Older AMI BIOS could be restored to bootable settings by pressing and holding Insert as the computer is booting.

BIOS or CMOS diskettes

Early 486, 386, and 286 computers required a floppy disk to enter the BIOS setup. These diskettes may be called ICU (ISA Configuration Utility), BBU (battery backup unit), or SCU (Storage Control Unit) disks. Because these diskettes are unique to your computer manufacturer, you must obtain the diskettes from them. See the computer manufacturers list for contact information.

Access BIOS on early IBM computers

Some early IBM computers require you to press and hold both mouse buttons as the computer boots to enter the BIOS setup.

Additional suggestions for accessing BIOS or CMOS

Finally, if none of the suggestions above allow access to the setup, try generating a stuck key error, which gives an option to enter the BIOS or CMOS setup. To do this, press and hold any key on the keyboard and do not let go (you may hear several beeps). Keep pressing the key until the computer stops booting to enter setup. If this does not work, make sure your keyboard is working.

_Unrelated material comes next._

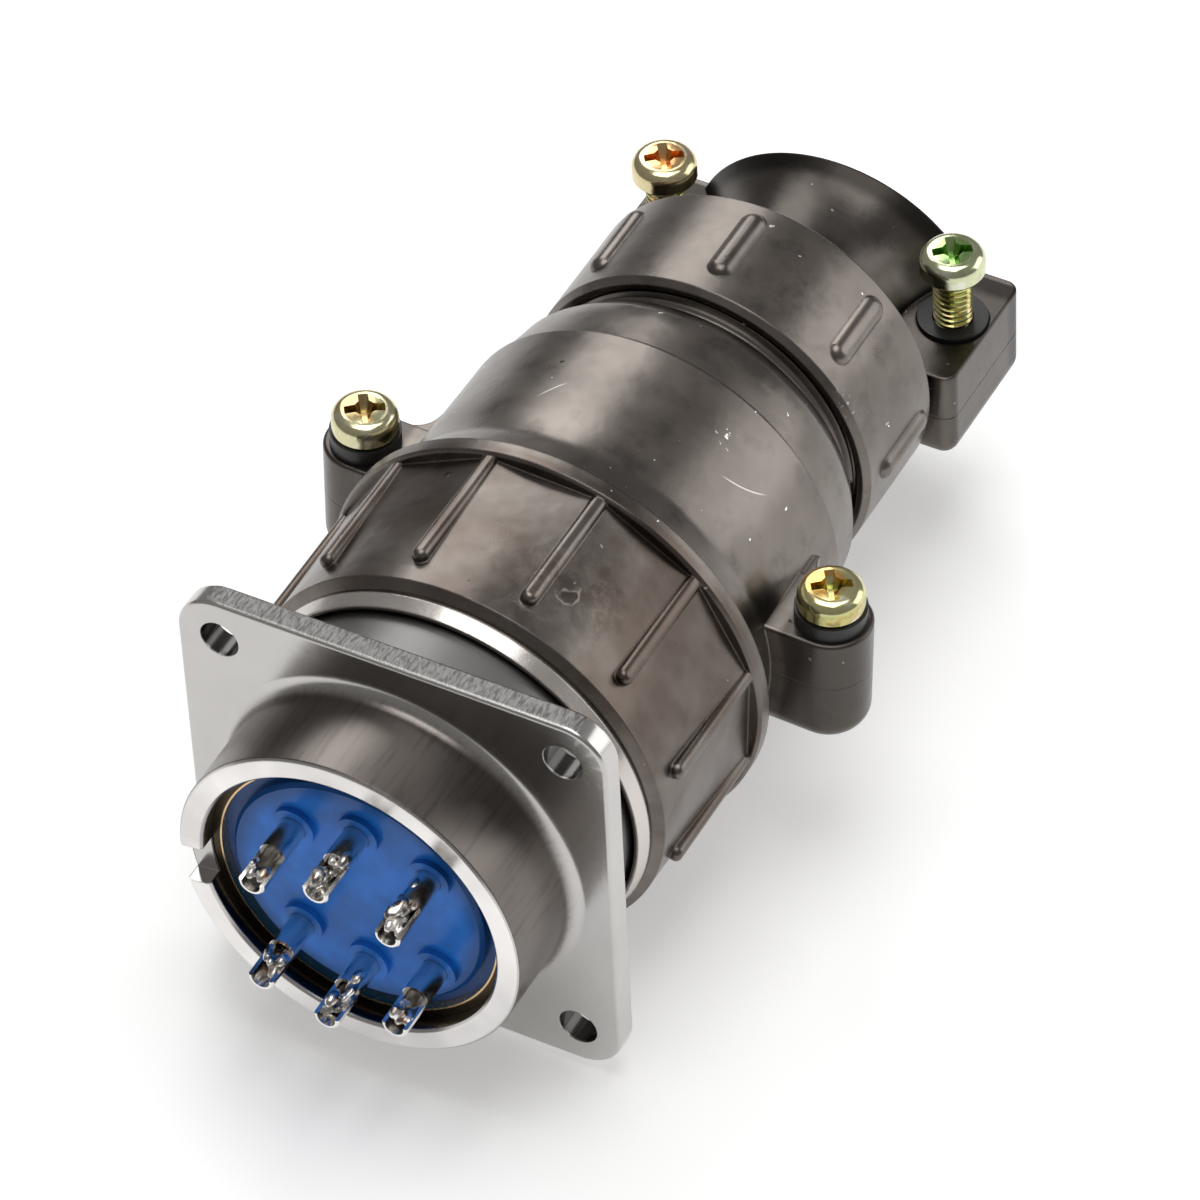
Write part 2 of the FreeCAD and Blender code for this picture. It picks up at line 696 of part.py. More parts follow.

How to exit the BIOS or CMOS

There are several ways to exit the BIOS or CMOS setup depending on the computer's type. The most common methods include the following.

  • Press the Esc key to exit without saving any changes.
  • Press the F10 or F12 key to save changes and exit.
  • Access the Exit or Save & Exit tab in setup and select the Exit or Save and Exit option.

If you have trouble exiting the BIOS or CMOS setup, try the following methods to fix the problem.

  • Press the F9 key to load default settings and press F10 to save and exit.
  • Access the Exit or Save & Exit tab in setup, select the Load Optimized Defaults option, select Yes, and press Enter. Any changes made are reverted, and the BIOS or CMOS is set back to default settings.
  • Turn off the computer (use only as a last resort and with caution).

If your computer fails to start up, try resetting the BIOS or CMOS to fix the problem. For help, see: How to reset CMOS or BIOS settings.